I turned to Pastor Reese, and I asked him very sincerely, that when they came over and they saw that sight, I said, “Did you ever think of turning back?”  And he said words I’ll never forget.  Pastor Reese put his hand on my shoulder the way old men sometimes do with younger men, and he smiled and he shook his head, and he said, “Mike, we had just prayed through it at Brown Chapel, and we decided to go on regardless.”  Faith had carried them forward.

I believe with all my heart it was faith that carried our nation to a more perfect union, inspired out of the pews of African American churches all across this country that challenged the conscience of a nation to end the evil of slavery in America.  But also, on that Sunday that came to be known as “Bloody Sunday,” it also inspired a nation to live up to Frederick Douglass’ words to ultimately abolish slavery by ensuring that African Americans had the full access to the ballot and the right to vote.

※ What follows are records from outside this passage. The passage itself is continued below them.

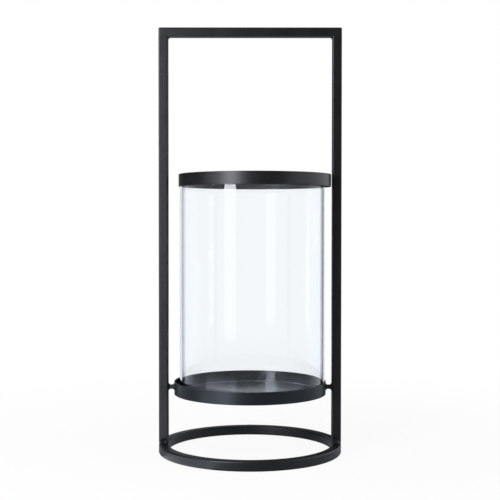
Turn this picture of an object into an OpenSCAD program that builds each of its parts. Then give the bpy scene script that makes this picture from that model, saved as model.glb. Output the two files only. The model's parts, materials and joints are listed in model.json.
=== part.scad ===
// Hurricane candle lantern: a welded square-tube frame carries a shallow dish
// on two short pins, a glass cylinder stands loose in the dish, and a loose
// metal ring rests on the rim of the glass. Millimetres, +Z up, origin on the
// floor in the middle of the base ring. The pins lie along X.

/* [Frame] */
// Overall height, from the floor to the top of the handle bar
frame_h = 470; // [430:5:560]
// Outside diameter of the base ring
base_d = 202.5; // [200:0.5:215]
// Side of the square tube, over its powder coat
tube = 10.5; // [9:0.5:11]
// Wall thickness of the square tube
tube_wall = 1; // [0.8:0.1:1.5]
// Radius of the tube's four long edges
tube_edge = 1.6; // [1:0.1:2]
// Radius of the ground outer corners of the handle
corner_r = 2; // [1:0.25:4]

/* [Dish] */
// Outside diameter of the dish
dish_d = 168.5; // [167:0.5:170]
// Height of the dish's lower edge above the floor
dish_z = 65.2; // [40:0.1:90]
// Width of the flat strip that makes the dish's wall and the top ring's wall
band_h = 13.7; // [10:0.1:20]
// Thickness of that strip
band_t = 1; // [0.8:0.1:1.5]
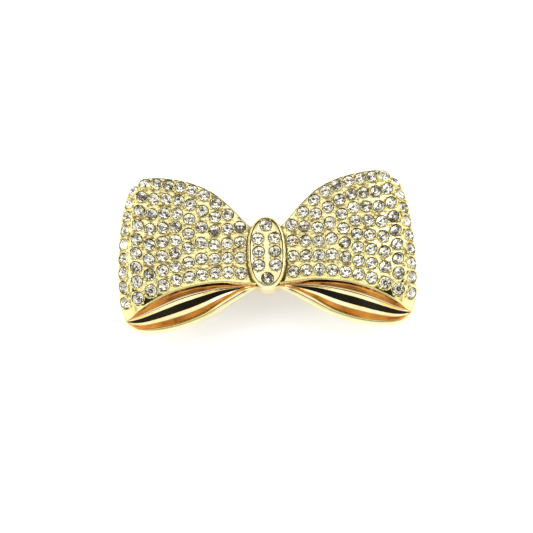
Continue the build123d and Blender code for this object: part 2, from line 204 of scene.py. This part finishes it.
# ---------------------------------------------------------------- mesh helpers
class Builder:
    """Collects vertices and faces in millimetres, each face with a material index."""

    def __init__(self):
        self.verts = []
        self.faces = []
        self.slots = []

    def add(self, verts, faces, slot=0):
        base = len(self.verts)
        self.verts.extend(tuple(v) for v in verts)
        self.faces.extend(tuple(base + i for i in f) for f in faces)
        self.slots.extend([slot] * len(faces))
        return base

    def grid(self, points, slot=0, closed=False):
        """A sheet of quads over points[i][j]; closed joins the last row to the first."""
        rows, cols = len(points), len(points[0])
        faces = []
        for i in range(rows if closed else rows - 1):
            for j in range(cols - 1):
                a, b = i * cols + j, ((i + 1) % rows) * cols + j
                faces.append((a, b, b + 1, a + 1))
        return self.add([p for row in points for p in row], faces, slot)

    def cap(self, loop, slot=0):
        self.add(loop, [tuple(range(len(loop)))], slot)

    def flat(self, outer, *holes, slot):
        """Flat triangulated face inside the outer loop and outside the holes."""
        loops = [[Vector(p) for p in loop] for loop in (outer, *holes)]
        self.add([p for loop in loops for p in loop], tessellate_polygon(loops), slot)

    def build(self, name, materials, slot, smooth, merge=0.002):
        """Piece of the bow body; smooth is the angle in degrees up to which edges are shaded smooth."""
        mesh = bpy.data.meshes.new(name)
        mesh.from_pydata([tuple(c * MM for c in v) for v in self.verts], [], self.faces)
        for material in materials:
            mesh.materials.append(material)
        mesh.polygons.foreach_set("material_index", self.slots)
        mesh.validate()
        obj = bpy.data.objects.new(name, mesh)
        bpy.context.scene.collection.objects.link(obj)
        bm = bmesh.new()
        bm.from_mesh(mesh)
        if merge:
            bmesh.ops.remove_doubles(bm, verts=bm.verts, dist=merge * MM)
        bmesh.ops.recalc_face_normals(bm, faces=bm.faces)
        bm.to_mesh(mesh)
        bm.free()
        shade(mesh, smooth)
        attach(obj, "bow")
        return obj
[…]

That I saw it firsthand and heard it, inspires me to this day.  So we gather here in this very, very special place, in this special month of the year to remember this National Museum of African American History and Culture.  We gather here to remember, in particular this month, the contributions of African Americans in the uniform of the United States.

But let every American seize this month every opportunity to celebrate the incalculable contributions that African Americans have made to liberty in the past, in the present, and in the future.

So thank you very much, and may God bless this great, great heritage and all that it’s meant to the United States of America.  (Applause.)